Credits adapted from AllMusic.

- Rick Baptist – flugelhorn
- George Bohanon – trombone
- Ronnie Buttacavoli – flugelhorn, trumpet
- Lupe DeLeon – executive producer
- Tony Dumas – bass
- Dorothy Hawkins – vocals
- Red Holloway – tenor saxophone
- Etta James – vocals
- Ralph Penland – drums
- Alan Mason – assistant
- Richard McKernan – assistant
- Sonny Mediana – art direction, photography
- John Nelson – engineer
- Jay Newland – engineer
- Ron Powell – percussion
- Josh Sklair – arranger, guitar
- John Snyder – producer
- Cedar Walton – arranger, piano
- Charlie Watts – engineer

==Charts==
Blue Gardenia reached number one on the Billboard Top Jazz Albums chart and held the position for at least four weeks.

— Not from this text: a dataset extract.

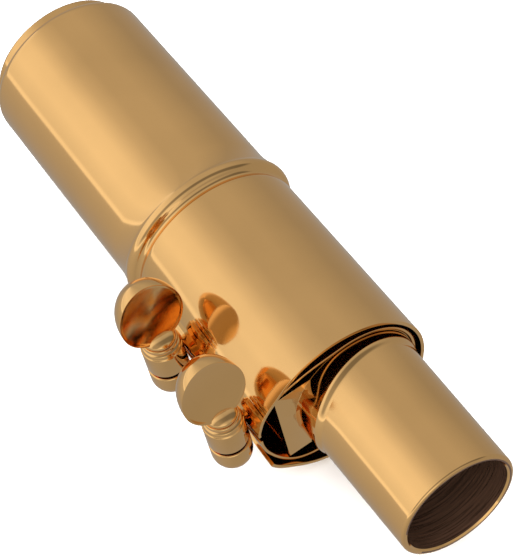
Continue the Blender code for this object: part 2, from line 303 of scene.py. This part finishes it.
def gold(name, colour, rough):
    """Polished brass under gold lacquer: faint haze, hairlines and a slight drift of colour."""
    n = Nodes(name)
    n.shader.inputs["Metallic"].default_value = 1.0
    n.shader.inputs["Coat Weight"].default_value = 0.12
    n.shader.inputs["Coat Roughness"].default_value = 0.04
    place_in = n.make("ShaderNodeTexCoord")
    cloud = n.make("ShaderNodeTexNoise", Scale=55.0, Detail=3.0, Roughness=0.55)
    n.link(place_in, cloud.inputs["Vector"], OBJECT_PLACE)
    deep = tuple(c * 0.93 for c in colour)
    drift = n.ramp(cloud, [(0.35, (*deep, 1.0)), (0.65, (*colour, 1.0))])
    n.link(drift, n.shader.inputs["Base Color"])
    hair = n.make("ShaderNodeTexNoise", Scale=1400.0, Detail=4.0, Roughness=0.6)
    n.link(place_in, hair.inputs["Vector"], OBJECT_PLACE)
    haze = n.ramp(hair, [(0.30, grey(rough * 0.75)), (0.75, grey(rough * 1.5))])
    n.link(haze, n.shader.inputs["Roughness"])
    bump = n.make("ShaderNodeBump", Strength=0.02, Distance=0.00002)
    n.link(hair, bump.inputs["Height"])
    n.link(bump, n.shader.inputs["Normal"])
    return n.material


def turned_bore(name, colour, rough):
    """The inside of the socket: fine turning marks round the bore, a little dull. The dark colour it is given
    is painted shade.
    """
    n = Nodes(name)
    n.shader.inputs["Metallic"].default_value = 0.55
    place_in = n.make("ShaderNodeTexCoord")
    marks = n.make("ShaderNodeTexWave", Scale=900.0, Distortion=0.4, Detail=1.0)
    marks.wave_type = "BANDS"
    marks.bands_direction = "X"
    n.link(place_in, marks.inputs["Vector"], OBJECT_PLACE)
    squeeze = n.make("ShaderNodeMapping")
    squeeze.inputs["Scale"].default_value = (9.0, 0.35, 0.35)
    n.link(place_in, squeeze.inputs["Vector"], OBJECT_PLACE)
    spots = n.make("ShaderNodeTexNoise", Scale=420.0, Detail=4.0)
    n.link(squeeze, spots.inputs["Vector"])
    dark = tuple(c * 0.42 for c in colour)
    tone = n.ramp(spots, [(0.34, (*dark, 1.0)), (0.66, (*colour, 1.0))])
    n.link(tone, n.shader.inputs["Base Color"])
    haze = n.ramp(spots, [(0.35, grey(rough * 0.8)), (0.7, grey(rough * 1.3))])
    n.link(haze, n.shader.inputs["Roughness"])
    bump = n.make("ShaderNodeBump", Strength=0.25, Distance=0.00004)
    n.link(marks, bump.inputs["Height"])
    n.link(bump, n.shader.inputs["Normal"])
    return n.material


def hard_rubber(name):
    """Black and a little matt, with a fine uneven surface."""
    n = Nodes(name)
    place_in = n.make("ShaderNodeTexCoord")
    fine = n.make("ShaderNodeTexNoise", Scale=900.0, Detail=5.0)
    n.link(place_in, fine.inputs["Vector"], OBJECT_PLACE)
    tone = n.ramp(fine, [(0.3, (0.010, 0.010, 0.011, 1)), (0.7, (0.026, 0.025, 0.024, 1))])
    n.link(tone, n.shader.inputs["Base Color"])
    haze = n.ramp(fine, [(0.3, grey(0.28)), (0.7, grey(0.42))])
    n.link(haze, n.shader.inputs["Roughness"])
    bump = n.make("ShaderNodeBump", Strength=0.12, Distance=0.00003)
    n.link(fine, bump.inputs["Height"])
    n.link(bump, n.shader.inputs["Normal"])
    return n.material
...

This was James' first number one position on any Billboard album chart; previously, Mystery Lady: Songs of Billie Holiday (1994) and Matriarch of the Blues (2000) had reached number two on the Top Jazz Albums and Top Blues Albums charts, respectively. The June 8, 2002, issue of Billboard, which featured year-to-date rankings as part of the publication's "Jazz Spotlight", included Blue Gardenia at number six on the Top Jazz Albums chart.